The experts then mentor the fellows throughout the festival — one of the perks the young filmmakers enjoy. Fellows also participate in all the benefits included in the Ignite ticket package, as well as exclusive panel discussions with filmmakers and industry members. The rest of the year, they attend workshops hosted by the Sundance Institute, create content for different institute projects and meet monthly with their mentors for continued professional support.

One of the fellows this year, 23-year-old New York University grad Tyler Rabinowitz, used the "What's Next" opportunity to submit a politically charged music video he directed with musician Amy Leon. The 7-minute project, "Burning in Birmingham," evokes the 1963 Birmingham church bombing to address race relations in present day and fittingly takes place in what remains of a burned-down church in a New York neighborhood. While the discovery of the setting laid the groundwork for bringing Leon's vision to life, the real challenge for Rabinowitz came when trying to convey her message about race and violence — as a white man.

"It's a responsibility to be accountable as a white person to be aware of what privilege is," he said. "You can be an ally and an accomplice when you take your craft and try to elevate and bring to life the stories that aren't your own, but the ones we need to talk about."

As a freelance filmmaker, Rabinowitz already has a large body of work, but his acceptance into the fellowship program was a welcome surprise.

"It's a wonderful validation and celebration of the kind of work that inspires us and what we hope to be doing and what we feel can be done with film," he said.

On the other hand, Emiliana Amirata, a 20-year-old from Venezuela, never knew she'd pursue a film career. Her first film and Ignite entry, "La Casa Quebrada" (The Broken Home), tackles body image issues and their connection to mother-daughter relationships in Venezuelan culture. Amirata says the dialogue in the short film is inspired by phrases she's witnessed and experienced in her life.

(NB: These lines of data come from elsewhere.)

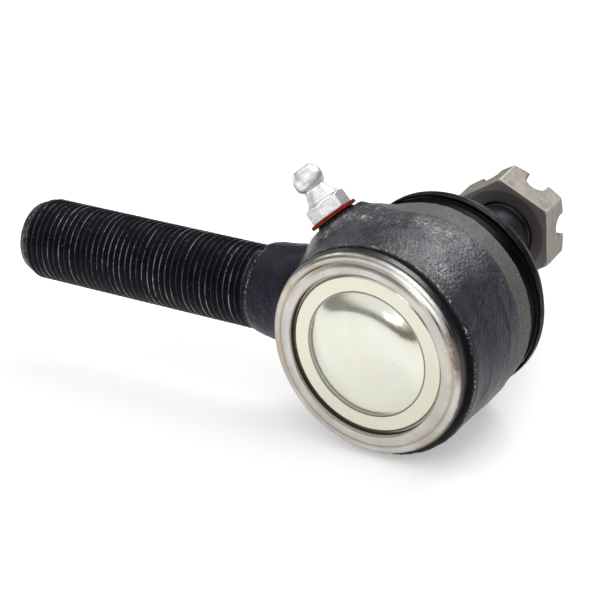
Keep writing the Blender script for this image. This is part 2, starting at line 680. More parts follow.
def nut_steel():
    """Grey phosphate with tan patches, a darker bearing face and bright corners."""
    s = Surface("nut_phosphated_steel")
    r, y, _ = radial(s, STUD)
    cloud = s.noise(2.8, 5.0, 0.6)
    grain = s.noise(0.5, 4.0, 0.65)
    streak = s.noise(0.3, 2.0, 0.6, vector=s.scaled((1.0, 0.16, 1.0)))
    tan = s.remap(s.noise(4.5, 3.0, 0.6), 0.5, 0.66)
    base = s.mix(s.remap(cloud, 0.3, 0.7), (0.140, 0.127, 0.108), (0.265, 0.242, 0.208))
    base = s.mix(s.times(s.remap(streak, 0.56, 0.72), 0.5), base, (0.42, 0.395, 0.36))
    base = s.mix(s.times(s.remap(grain, 0.60, 0.72), 0.5), base, (0.17, 0.155, 0.14))
    base = s.mix(s.times(tan, 0.45), base, (0.26, 0.21, 0.15))
    face = s.inverse(s.remap(y, (NUT_FACE_S + 0.06) * MM, (NUT_FACE_S + 0.24) * MM), clamp=True)
    bearing = s.times(face, s.inverse(s.remap(r, 9.75 * MM, 10.1 * MM), clamp=True), clamp=True)
    base = s.mix(s.times(face, 0.6), base, (0.165, 0.145, 0.145))
    base = s.mix(s.times(bearing, 0.8), base, (0.074, 0.063, 0.072))
    base = s.mix(s.times(s.attribute("wear"), 0.7), base, (0.60, 0.57, 0.52))
    rough = s.remap(grain, 0.3, 0.7, 0.42, 0.58)
    return s.finish(base, rough, 0.55, s.bump(s.plus(s.times(grain, 0.8), cloud), 0.05, 0.5))


def zinc_bright():
    s = Surface("fitting_zinc")
    marks = turning_marks(s, FITTING, 0.27)[0]
    cloud = s.noise(1.6, 3.0, 0.6)
    base = s.mix(s.remap(cloud, 0.3, 0.7), (0.74, 0.745, 0.75), (0.90, 0.90, 0.90))
    base = s.mix(s.times(s.remap(marks, 0.50, 0.62), 0.6), base, (0.46, 0.47, 0.48))
    rough = s.remap(marks, 0.3, 0.7, 0.32, 0.46)
    relief = s.plus(marks, s.times(s.noise(0.3, 3.0, 0.6), 0.4))
    return s.finish(base, rough, 0.9, s.bump(relief, 0.05, 0.7))


def red_fibre():
    s = Surface("washer_red_fibre")
    fibre = s.noise(0.35, 5.0, 0.7, distort=0.8)
    cloud = s.noise(1.2, 3.0, 0.6)
    base = s.mix(s.remap(fibre, 0.35, 0.65), (0.11, 0.010, 0.006), (0.34, 0.030, 0.014))
    base = s.mix(s.times(s.remap(cloud, 0.55, 0.7), 0.5), base, (0.46, 0.07, 0.035))
    rough = s.remap(fibre, 0.3, 0.7, 0.55, 0.8)
    return s.finish(base, rough, 0.0, s.bump(fibre, 0.05, 0.7), **{"Specular IOR Level": 0.12})


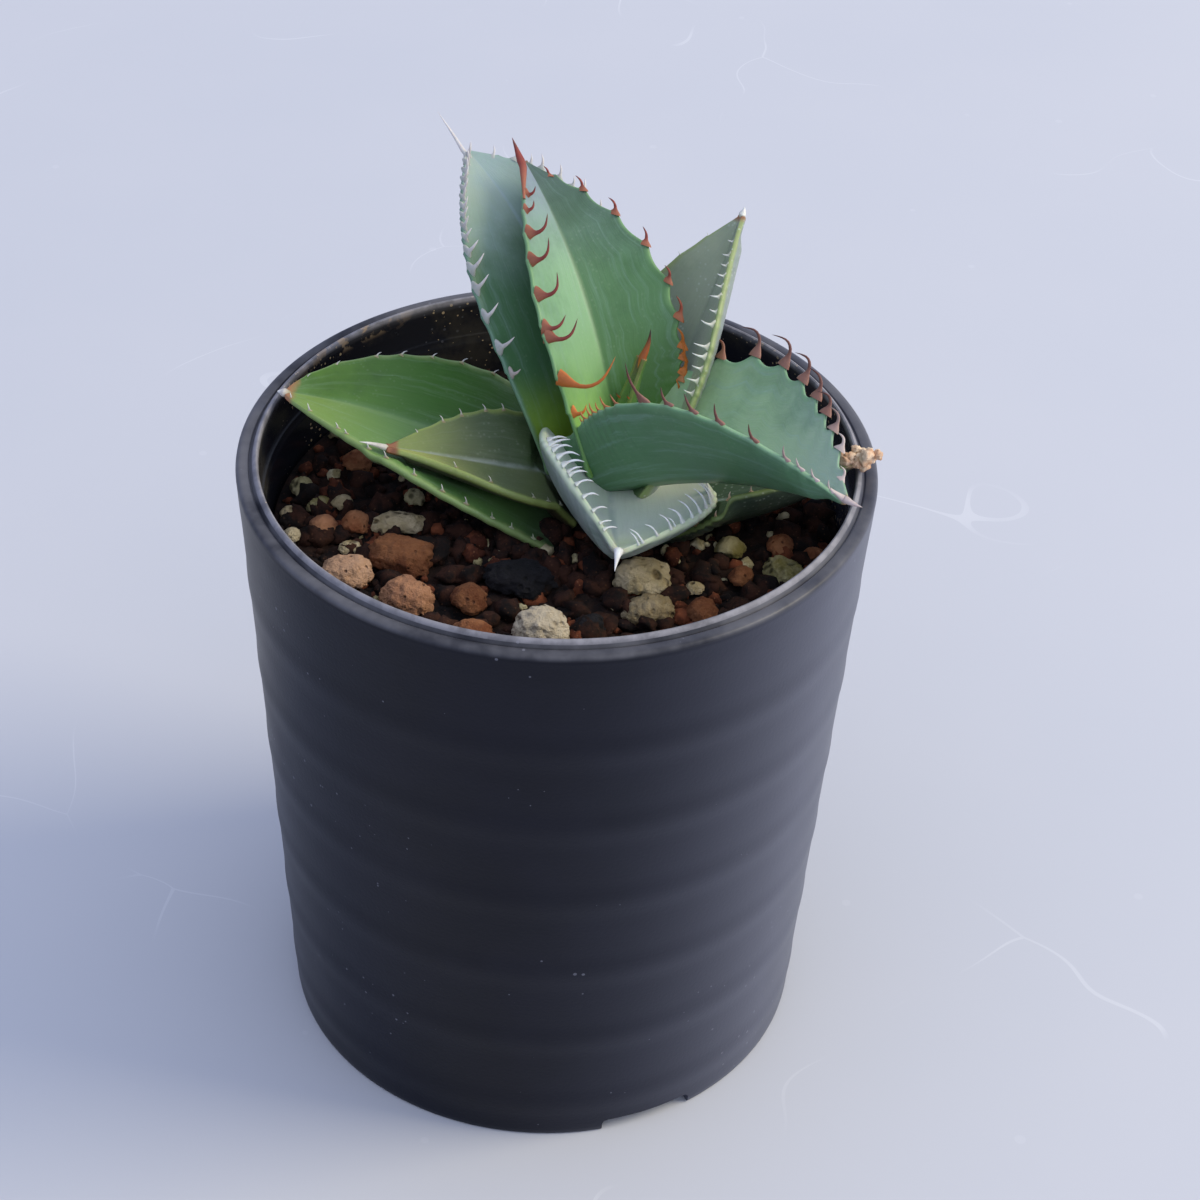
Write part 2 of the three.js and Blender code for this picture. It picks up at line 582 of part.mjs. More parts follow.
// Soil filling: a rough top with small grains grown into it, between the loose stones
function makeSoil() {
  const random = randomFrom(soil.seed);
  const topRadius = potWallRadius(soil.top) - gap;
  const profile = [
    [0, pot.floorTop + gap],
    [potWallRadius(pot.floorTop) - gap, pot.floorTop + gap],
    [topRadius, soil.top],
  ];
  for (let i = soil.rings - 1; i >= 0; i -= 1) {
    const radius = topRadius * i / soil.rings;
    profile.push([radius, soilTopAt(radius, 0)]);
  }
  const body = turned(profile, soil.segments).warp((corner) => {
    const inside = Math.hypot(corner[0], corner[1]) < topRadius - 1;
    if (corner[2] >= soil.top && inside) corner[2] -= soil.relief * random();
  });
  const places = stones.map((stone) => [...stonePlace(stone), Math.max(...stone.size) / 2]);
  let solid = body;
  for (let i = 0; i < soil.grainTries; i += 1) {
    const radius = THREE.MathUtils.lerp(soil.grainSmallest, soil.grainLargest, random());
    const distance = (topRadius - radius - gap) * Math.sqrt(random());
    const angle = random() * 2 * Math.PI;
    const x = distance * Math.cos(angle);
    const y = distance * Math.sin(angle);
    const grain = new THREE.IcosahedronGeometry(radius, 0).scale(...grainShape.size);
    grain.rotateX(random() * Math.PI).rotateZ(random() * Math.PI);
    grain.translate(x, y, soilTopAt(x, y) - radius * grainShape.sunk);
    const free = places.every(([px, py, , reach]) => (
      Math.hypot(px - x, py - y) > reach + radius * soil.crowding));
    if (free && places.length < stones.length + soil.grains) {
      places.push([x, y, 0, radius]);
      solid = solid.add(solidFrom(grain));
    }
  }
  return solid;
}

const plant = new THREE.Group();

plant.add(namedMesh('pot', makePot(), pot.colour, 0.55));
plant.add(namedMesh('stem', makeStem(0), stem.colour, 0.7));

// Every outer leaf is cut clear of the stem and of the leaves inside it
let taken = makeStem(gap);
let room = makeStem(gap);
const leafSolids = leaves.map((leaf) => {
  const solid = largestPiece(makeLeaf(leaf, 0).subtract(taken));
  taken = taken.add(makeLeaf(leaf, gap));
  room = room.add(makeLeafRoom(leaf));
  return solid;
});

// A tooth that would touch a leaf outside its own is trimmed there
leafSolids.forEach((solid, order) => {
  const trimmed = leafSolids.slice(order + 1).reduce((left, outer) => left.subtract(outer), solid);
  plant.add(namedMesh(leaves[order].name, largestPiece(trimmed), leaves[order].colour, 0.5));
});

stones.forEach((stone, order) => {
  const solid = largestPiece(makeStone(stone, order).subtract(room));
  plant.add(namedMesh(`${stone.kind}_${order + 1}`, solid, stoneColours[stone.kind], 0.9));
});

plant.add(namedMesh('soil', largestPiece(makeSoil().subtract(room)), soil.colour, 0.95));

export default plant;
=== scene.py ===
# A young Agave titanota in gravelly soil in a black nursery pot.
# Lengths in the tables are millimetres, and MM turns them into metres.
import math
import random

import bpy
from mathutils import Matrix, Vector, kdtree, noise


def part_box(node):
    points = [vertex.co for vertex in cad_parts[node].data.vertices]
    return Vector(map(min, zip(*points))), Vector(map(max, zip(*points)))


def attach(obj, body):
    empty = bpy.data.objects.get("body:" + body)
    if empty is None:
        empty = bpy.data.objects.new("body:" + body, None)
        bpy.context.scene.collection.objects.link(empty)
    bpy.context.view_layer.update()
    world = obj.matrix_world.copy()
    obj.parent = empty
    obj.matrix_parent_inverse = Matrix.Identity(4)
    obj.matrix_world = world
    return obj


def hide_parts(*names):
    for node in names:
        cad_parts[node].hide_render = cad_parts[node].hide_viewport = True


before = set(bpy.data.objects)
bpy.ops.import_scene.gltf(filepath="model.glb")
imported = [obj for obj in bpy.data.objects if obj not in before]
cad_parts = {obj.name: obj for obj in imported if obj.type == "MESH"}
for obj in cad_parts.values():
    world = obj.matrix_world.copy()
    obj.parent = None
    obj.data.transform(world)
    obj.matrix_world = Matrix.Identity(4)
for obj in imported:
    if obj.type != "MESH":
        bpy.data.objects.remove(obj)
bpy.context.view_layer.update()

MM = 0.001
DEGREE = math.pi / 180
FULL_TURN = 6.28


# Small helpers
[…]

"Down there [in Venezuela] we have a very intense culture of body image and how a woman is supposed to look and how a woman is supposed to please men," she said. "There isn't a feminist movement."

When she moved to Southern California to pursue a film degree at Chapman University, Amirata was shocked to witness a culture completely different from her own, and it inspired her to portray those personal experiences in a short film project assigned to her sophomore year.

"The film was inspired by words and phrases and little moments that I lived at home that I thought were normal. Once I put them on a screen and on a script, I realized it was a completely twisted sense of reality," she said.

For Amirata, the opportunity posed by the Ignite fellowship enables her to discover how independent films can be used as a tool to inspire and affect change, something she hasn't found among the box-office toppers available back home.

"I've always craved this kind of content — I'll be able to learn, grow, realize and pinpoint in certain films what I want to do," she said.

Rabinowitz and Amirata plan to use film as a platform for activism, to bring awareness to issues that are important to them and, as Rabinowitz says, "put the camera where it needs to be so we can have the conversations that we need to have."

Lavitt says once the year ends, the Sundance Institute will continue to support the fellows.

"There's that saying, 'These are tomorrow's filmmakers.' They're really today's filmmakers," she said.